_Requirements_.
Without further comment, state how many lines in the listing below contain the word "groups".

# # # # # # #

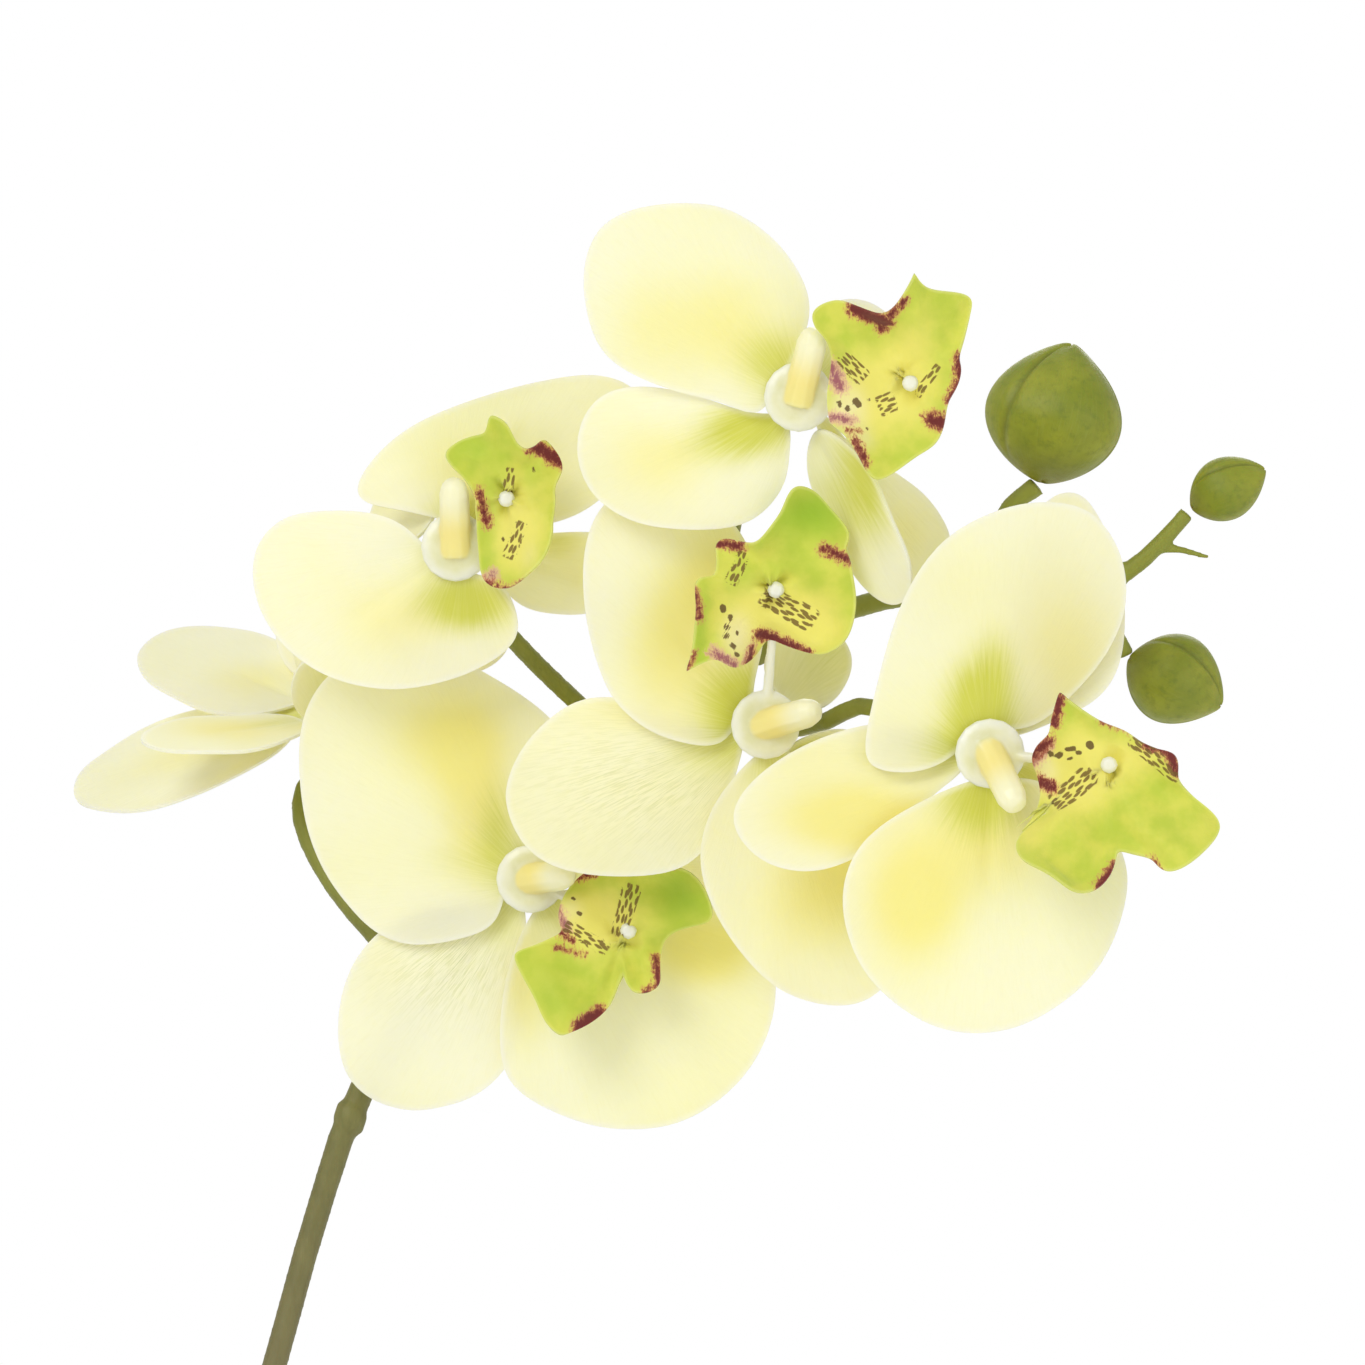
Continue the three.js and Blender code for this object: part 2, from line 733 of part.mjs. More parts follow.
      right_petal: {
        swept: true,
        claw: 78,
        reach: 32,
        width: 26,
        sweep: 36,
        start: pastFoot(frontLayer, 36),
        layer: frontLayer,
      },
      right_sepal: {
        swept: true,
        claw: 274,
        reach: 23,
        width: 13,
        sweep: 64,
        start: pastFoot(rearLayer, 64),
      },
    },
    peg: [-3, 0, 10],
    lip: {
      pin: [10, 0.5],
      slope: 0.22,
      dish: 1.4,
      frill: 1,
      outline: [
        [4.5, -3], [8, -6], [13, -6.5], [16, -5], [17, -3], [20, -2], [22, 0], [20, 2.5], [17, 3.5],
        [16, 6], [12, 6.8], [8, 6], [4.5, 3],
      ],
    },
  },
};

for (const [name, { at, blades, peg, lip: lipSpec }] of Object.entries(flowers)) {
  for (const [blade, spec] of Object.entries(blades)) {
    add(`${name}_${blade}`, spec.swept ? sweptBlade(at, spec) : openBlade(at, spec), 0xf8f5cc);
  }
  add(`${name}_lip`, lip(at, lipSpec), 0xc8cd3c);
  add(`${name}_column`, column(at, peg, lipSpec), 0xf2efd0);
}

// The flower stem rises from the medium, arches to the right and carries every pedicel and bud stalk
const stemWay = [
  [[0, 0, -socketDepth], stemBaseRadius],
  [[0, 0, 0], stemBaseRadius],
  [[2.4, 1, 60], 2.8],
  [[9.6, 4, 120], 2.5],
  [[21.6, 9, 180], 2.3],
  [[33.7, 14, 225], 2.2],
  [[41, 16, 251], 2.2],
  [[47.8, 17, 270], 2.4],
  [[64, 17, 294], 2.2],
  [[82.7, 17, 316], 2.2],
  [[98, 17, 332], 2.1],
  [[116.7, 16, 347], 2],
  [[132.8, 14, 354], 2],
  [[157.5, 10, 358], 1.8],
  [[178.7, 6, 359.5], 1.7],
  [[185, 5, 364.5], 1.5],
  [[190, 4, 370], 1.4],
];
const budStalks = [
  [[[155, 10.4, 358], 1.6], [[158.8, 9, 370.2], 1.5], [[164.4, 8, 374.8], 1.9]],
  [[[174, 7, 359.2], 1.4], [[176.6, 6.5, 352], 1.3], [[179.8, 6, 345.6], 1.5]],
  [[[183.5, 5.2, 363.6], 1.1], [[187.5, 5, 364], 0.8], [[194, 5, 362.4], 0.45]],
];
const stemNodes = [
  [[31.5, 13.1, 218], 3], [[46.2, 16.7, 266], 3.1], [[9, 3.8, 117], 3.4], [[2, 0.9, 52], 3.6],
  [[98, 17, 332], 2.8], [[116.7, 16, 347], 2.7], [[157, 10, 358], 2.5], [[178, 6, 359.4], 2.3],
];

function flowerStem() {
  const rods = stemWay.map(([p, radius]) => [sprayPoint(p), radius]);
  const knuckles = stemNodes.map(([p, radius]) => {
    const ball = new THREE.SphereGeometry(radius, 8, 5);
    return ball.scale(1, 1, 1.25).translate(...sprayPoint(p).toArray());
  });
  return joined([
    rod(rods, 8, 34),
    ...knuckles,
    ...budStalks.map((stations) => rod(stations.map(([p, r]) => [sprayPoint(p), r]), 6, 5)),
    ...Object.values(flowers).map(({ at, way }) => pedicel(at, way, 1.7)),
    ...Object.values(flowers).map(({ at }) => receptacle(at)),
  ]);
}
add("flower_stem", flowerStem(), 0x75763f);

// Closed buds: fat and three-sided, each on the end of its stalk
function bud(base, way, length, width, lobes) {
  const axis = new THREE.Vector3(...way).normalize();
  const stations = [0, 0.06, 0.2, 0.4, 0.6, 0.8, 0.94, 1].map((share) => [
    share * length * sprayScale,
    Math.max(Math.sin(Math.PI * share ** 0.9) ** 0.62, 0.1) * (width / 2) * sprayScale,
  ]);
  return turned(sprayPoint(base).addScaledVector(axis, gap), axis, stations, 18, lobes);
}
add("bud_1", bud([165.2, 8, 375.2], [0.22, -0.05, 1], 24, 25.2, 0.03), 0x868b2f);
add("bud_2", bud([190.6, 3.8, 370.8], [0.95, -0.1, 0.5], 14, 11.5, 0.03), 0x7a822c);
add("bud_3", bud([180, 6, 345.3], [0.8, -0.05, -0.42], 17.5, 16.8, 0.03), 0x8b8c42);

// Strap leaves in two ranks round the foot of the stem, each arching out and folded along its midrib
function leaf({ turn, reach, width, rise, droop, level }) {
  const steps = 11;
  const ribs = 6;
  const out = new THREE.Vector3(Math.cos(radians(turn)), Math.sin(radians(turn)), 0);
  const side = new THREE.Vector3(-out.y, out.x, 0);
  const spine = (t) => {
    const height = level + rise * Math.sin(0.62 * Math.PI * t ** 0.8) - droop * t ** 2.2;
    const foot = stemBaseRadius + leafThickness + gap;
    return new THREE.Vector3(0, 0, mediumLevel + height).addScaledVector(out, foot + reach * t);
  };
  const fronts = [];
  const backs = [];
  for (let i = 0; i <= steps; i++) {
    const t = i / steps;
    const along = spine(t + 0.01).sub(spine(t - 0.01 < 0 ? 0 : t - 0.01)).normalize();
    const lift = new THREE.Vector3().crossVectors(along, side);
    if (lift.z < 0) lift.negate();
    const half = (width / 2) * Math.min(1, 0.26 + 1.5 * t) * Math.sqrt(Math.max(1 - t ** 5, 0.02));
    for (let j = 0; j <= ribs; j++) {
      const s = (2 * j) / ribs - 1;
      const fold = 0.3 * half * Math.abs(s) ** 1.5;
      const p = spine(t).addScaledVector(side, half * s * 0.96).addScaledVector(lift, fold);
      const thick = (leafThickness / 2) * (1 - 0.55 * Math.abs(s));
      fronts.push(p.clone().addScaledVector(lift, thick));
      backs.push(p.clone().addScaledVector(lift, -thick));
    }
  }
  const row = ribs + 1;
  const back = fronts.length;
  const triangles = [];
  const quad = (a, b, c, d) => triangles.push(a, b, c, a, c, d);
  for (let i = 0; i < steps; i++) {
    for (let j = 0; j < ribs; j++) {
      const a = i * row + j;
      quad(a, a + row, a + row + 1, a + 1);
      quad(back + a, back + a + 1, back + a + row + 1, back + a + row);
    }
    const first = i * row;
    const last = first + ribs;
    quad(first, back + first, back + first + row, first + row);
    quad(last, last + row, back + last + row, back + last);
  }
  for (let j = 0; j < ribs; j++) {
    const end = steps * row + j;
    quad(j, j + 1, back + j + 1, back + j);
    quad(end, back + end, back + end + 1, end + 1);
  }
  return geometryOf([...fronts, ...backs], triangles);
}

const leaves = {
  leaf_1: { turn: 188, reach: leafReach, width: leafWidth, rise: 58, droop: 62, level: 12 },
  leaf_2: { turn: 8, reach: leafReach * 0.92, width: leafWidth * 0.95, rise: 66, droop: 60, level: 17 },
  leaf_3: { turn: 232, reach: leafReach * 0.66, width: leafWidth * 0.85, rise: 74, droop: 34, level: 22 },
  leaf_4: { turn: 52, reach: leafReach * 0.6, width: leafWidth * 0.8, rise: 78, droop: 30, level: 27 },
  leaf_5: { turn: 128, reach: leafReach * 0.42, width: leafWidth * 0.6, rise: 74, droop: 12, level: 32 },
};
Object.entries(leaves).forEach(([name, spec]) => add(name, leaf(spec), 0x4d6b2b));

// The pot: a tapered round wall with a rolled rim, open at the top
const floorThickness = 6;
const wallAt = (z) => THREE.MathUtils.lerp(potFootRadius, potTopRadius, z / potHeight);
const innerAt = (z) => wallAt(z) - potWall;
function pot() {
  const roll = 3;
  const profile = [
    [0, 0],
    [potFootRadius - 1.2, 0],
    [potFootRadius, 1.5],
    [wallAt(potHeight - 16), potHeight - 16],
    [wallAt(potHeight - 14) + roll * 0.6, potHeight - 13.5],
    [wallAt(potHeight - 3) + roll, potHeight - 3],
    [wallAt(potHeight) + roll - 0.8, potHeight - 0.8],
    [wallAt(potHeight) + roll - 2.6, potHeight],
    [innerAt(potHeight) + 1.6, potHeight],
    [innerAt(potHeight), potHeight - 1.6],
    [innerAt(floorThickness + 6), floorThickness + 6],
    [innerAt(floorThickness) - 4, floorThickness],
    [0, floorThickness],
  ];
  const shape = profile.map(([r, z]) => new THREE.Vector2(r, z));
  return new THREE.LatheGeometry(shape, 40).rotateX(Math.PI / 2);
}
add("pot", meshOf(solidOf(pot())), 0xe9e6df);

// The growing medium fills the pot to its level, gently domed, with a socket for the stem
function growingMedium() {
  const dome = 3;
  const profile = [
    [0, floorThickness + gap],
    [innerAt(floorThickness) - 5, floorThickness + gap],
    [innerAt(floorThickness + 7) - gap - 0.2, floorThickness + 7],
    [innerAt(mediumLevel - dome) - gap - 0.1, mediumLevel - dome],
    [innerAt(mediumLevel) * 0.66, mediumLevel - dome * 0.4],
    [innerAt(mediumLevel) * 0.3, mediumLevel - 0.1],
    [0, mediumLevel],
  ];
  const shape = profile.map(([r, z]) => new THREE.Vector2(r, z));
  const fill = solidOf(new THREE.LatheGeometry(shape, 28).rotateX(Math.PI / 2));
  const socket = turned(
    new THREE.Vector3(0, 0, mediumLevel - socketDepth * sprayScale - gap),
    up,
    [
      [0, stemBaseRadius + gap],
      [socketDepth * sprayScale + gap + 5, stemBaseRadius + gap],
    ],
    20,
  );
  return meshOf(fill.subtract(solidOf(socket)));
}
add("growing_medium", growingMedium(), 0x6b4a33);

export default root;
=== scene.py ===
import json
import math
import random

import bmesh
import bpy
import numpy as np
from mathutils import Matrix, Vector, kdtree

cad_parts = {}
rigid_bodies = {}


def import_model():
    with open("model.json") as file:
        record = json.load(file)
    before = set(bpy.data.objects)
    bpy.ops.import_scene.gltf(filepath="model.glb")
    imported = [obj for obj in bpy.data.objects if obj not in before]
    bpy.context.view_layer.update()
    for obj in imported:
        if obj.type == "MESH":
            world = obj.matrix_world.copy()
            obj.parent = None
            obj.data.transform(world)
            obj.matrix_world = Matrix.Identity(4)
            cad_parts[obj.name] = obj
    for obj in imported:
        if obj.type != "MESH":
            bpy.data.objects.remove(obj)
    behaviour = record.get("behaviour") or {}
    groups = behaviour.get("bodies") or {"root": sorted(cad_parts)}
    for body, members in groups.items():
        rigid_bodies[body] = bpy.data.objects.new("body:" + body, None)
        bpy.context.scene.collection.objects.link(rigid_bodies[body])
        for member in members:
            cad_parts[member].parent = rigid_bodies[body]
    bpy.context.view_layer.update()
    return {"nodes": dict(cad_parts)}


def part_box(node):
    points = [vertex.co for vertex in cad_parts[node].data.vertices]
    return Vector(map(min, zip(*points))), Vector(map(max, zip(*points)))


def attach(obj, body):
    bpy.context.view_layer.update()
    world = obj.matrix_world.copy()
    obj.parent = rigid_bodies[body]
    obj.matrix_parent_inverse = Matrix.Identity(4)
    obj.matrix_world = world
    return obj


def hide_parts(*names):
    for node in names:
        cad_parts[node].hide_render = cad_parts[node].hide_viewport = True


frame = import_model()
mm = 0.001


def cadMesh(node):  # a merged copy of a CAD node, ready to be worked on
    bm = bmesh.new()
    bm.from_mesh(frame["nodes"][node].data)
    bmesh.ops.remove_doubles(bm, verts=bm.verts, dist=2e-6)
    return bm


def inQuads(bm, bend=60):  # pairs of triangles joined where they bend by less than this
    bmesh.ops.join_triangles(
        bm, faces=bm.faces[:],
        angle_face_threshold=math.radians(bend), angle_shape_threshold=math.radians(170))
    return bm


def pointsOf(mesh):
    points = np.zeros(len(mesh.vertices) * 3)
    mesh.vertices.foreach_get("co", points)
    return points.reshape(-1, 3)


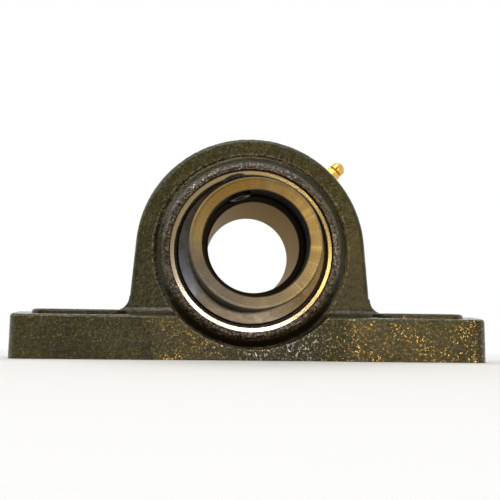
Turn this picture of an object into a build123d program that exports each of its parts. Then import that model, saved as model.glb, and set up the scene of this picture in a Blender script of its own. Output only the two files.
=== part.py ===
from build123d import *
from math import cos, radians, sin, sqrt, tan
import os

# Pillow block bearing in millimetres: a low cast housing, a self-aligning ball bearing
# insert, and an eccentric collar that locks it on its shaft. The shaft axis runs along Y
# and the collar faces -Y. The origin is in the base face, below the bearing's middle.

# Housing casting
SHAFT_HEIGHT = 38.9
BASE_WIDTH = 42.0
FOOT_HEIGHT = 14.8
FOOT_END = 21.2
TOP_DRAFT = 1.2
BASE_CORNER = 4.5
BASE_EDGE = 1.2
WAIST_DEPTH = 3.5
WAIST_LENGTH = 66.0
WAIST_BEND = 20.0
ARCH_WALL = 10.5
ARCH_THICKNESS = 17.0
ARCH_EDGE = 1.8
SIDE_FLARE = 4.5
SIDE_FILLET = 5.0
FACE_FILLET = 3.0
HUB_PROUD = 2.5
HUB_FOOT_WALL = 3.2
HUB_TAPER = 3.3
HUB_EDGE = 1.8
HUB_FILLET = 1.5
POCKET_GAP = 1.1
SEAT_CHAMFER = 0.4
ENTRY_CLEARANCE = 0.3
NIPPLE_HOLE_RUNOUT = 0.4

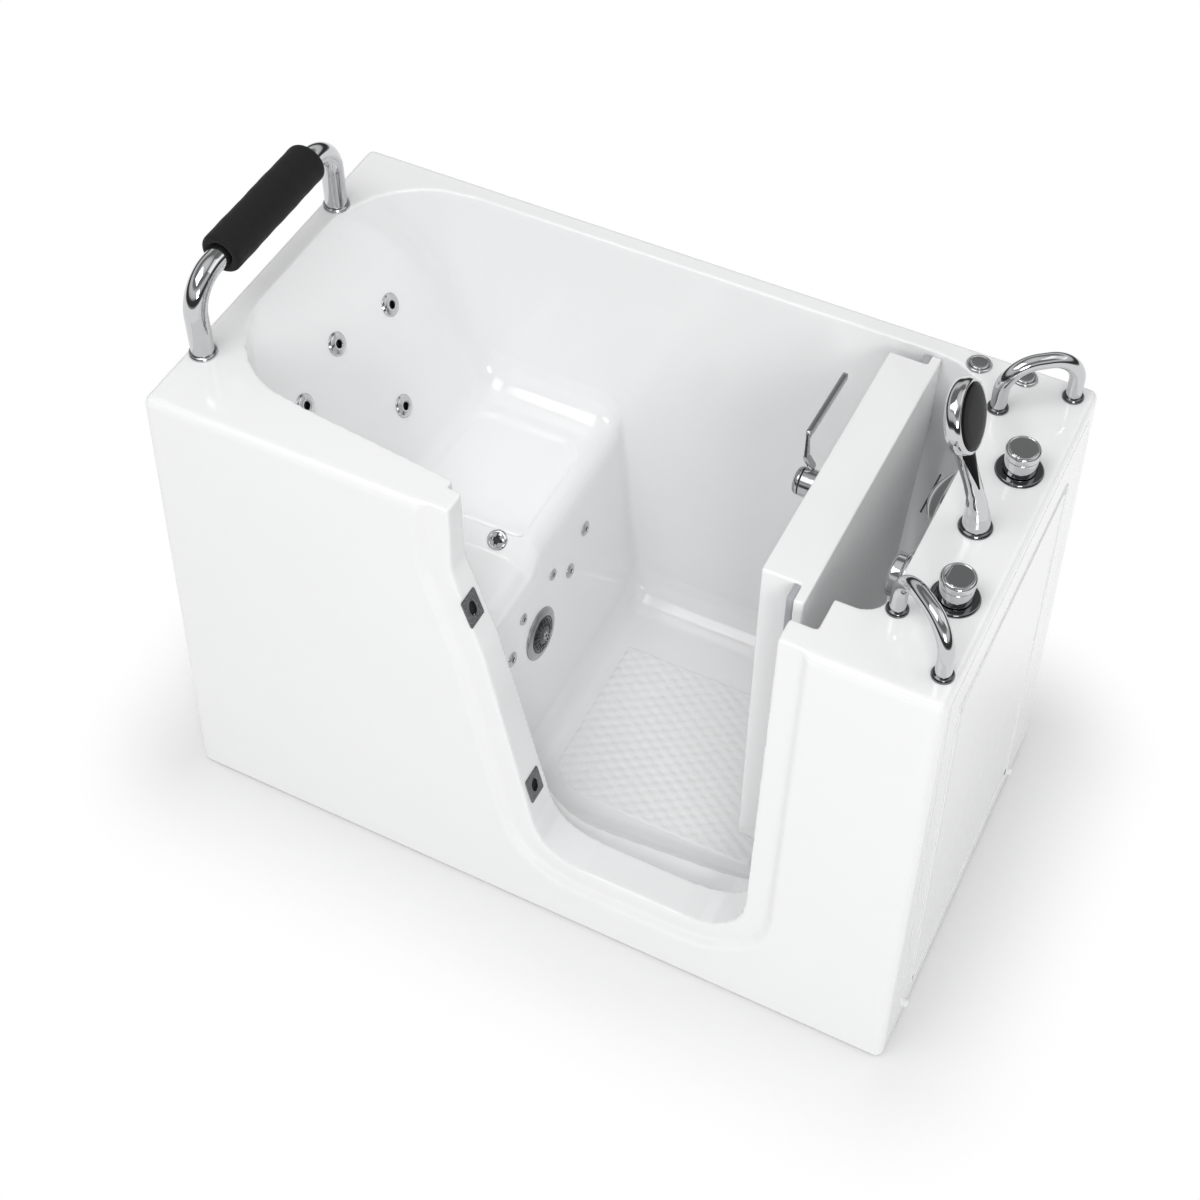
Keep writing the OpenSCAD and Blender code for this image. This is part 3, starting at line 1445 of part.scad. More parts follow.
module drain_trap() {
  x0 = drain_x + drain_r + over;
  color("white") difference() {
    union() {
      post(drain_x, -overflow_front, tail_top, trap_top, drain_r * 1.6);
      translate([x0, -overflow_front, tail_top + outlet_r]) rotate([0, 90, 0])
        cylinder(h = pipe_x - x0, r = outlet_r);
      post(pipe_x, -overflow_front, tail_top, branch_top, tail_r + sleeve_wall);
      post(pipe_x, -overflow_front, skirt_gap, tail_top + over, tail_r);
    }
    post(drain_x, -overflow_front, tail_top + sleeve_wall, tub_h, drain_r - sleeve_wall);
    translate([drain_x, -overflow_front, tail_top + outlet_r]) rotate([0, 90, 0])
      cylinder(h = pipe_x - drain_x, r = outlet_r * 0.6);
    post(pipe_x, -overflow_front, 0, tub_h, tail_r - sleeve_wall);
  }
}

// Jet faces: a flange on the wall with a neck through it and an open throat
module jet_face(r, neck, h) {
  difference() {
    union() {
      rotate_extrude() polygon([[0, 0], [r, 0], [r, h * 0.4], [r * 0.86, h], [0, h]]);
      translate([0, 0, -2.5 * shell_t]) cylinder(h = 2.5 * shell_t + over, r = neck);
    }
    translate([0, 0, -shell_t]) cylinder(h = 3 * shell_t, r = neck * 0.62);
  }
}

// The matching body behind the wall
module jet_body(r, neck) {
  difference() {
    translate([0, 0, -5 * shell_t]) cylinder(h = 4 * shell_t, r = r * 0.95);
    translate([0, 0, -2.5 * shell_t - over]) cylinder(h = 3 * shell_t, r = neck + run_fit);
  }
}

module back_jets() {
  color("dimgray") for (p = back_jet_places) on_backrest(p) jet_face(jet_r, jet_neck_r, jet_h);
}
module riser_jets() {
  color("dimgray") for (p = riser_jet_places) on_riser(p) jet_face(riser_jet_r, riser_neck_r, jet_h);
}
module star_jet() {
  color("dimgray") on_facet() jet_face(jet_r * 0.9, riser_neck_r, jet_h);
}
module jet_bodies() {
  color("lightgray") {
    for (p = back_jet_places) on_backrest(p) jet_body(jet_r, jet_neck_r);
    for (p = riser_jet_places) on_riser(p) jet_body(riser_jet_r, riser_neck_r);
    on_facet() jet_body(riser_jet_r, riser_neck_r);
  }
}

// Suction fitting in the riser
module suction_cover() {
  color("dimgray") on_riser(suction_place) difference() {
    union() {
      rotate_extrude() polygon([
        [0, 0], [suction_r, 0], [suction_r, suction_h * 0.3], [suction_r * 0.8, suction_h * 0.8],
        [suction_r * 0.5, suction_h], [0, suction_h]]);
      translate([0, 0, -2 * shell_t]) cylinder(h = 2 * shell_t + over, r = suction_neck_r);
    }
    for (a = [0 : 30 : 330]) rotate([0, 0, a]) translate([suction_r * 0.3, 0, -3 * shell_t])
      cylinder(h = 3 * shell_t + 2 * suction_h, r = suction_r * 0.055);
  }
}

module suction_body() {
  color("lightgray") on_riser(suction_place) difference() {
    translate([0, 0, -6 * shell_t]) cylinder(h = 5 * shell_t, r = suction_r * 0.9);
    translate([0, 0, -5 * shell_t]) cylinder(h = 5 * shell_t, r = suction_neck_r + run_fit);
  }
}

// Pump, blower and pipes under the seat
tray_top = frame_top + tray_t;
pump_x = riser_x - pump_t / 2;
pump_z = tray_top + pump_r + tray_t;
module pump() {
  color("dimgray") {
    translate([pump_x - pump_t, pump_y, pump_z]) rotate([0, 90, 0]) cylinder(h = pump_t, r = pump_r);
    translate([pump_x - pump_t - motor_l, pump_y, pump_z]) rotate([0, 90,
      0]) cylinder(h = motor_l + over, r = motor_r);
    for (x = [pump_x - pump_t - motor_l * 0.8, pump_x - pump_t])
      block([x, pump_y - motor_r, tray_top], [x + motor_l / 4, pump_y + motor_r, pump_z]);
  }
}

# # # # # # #

_Exercise solution_.
2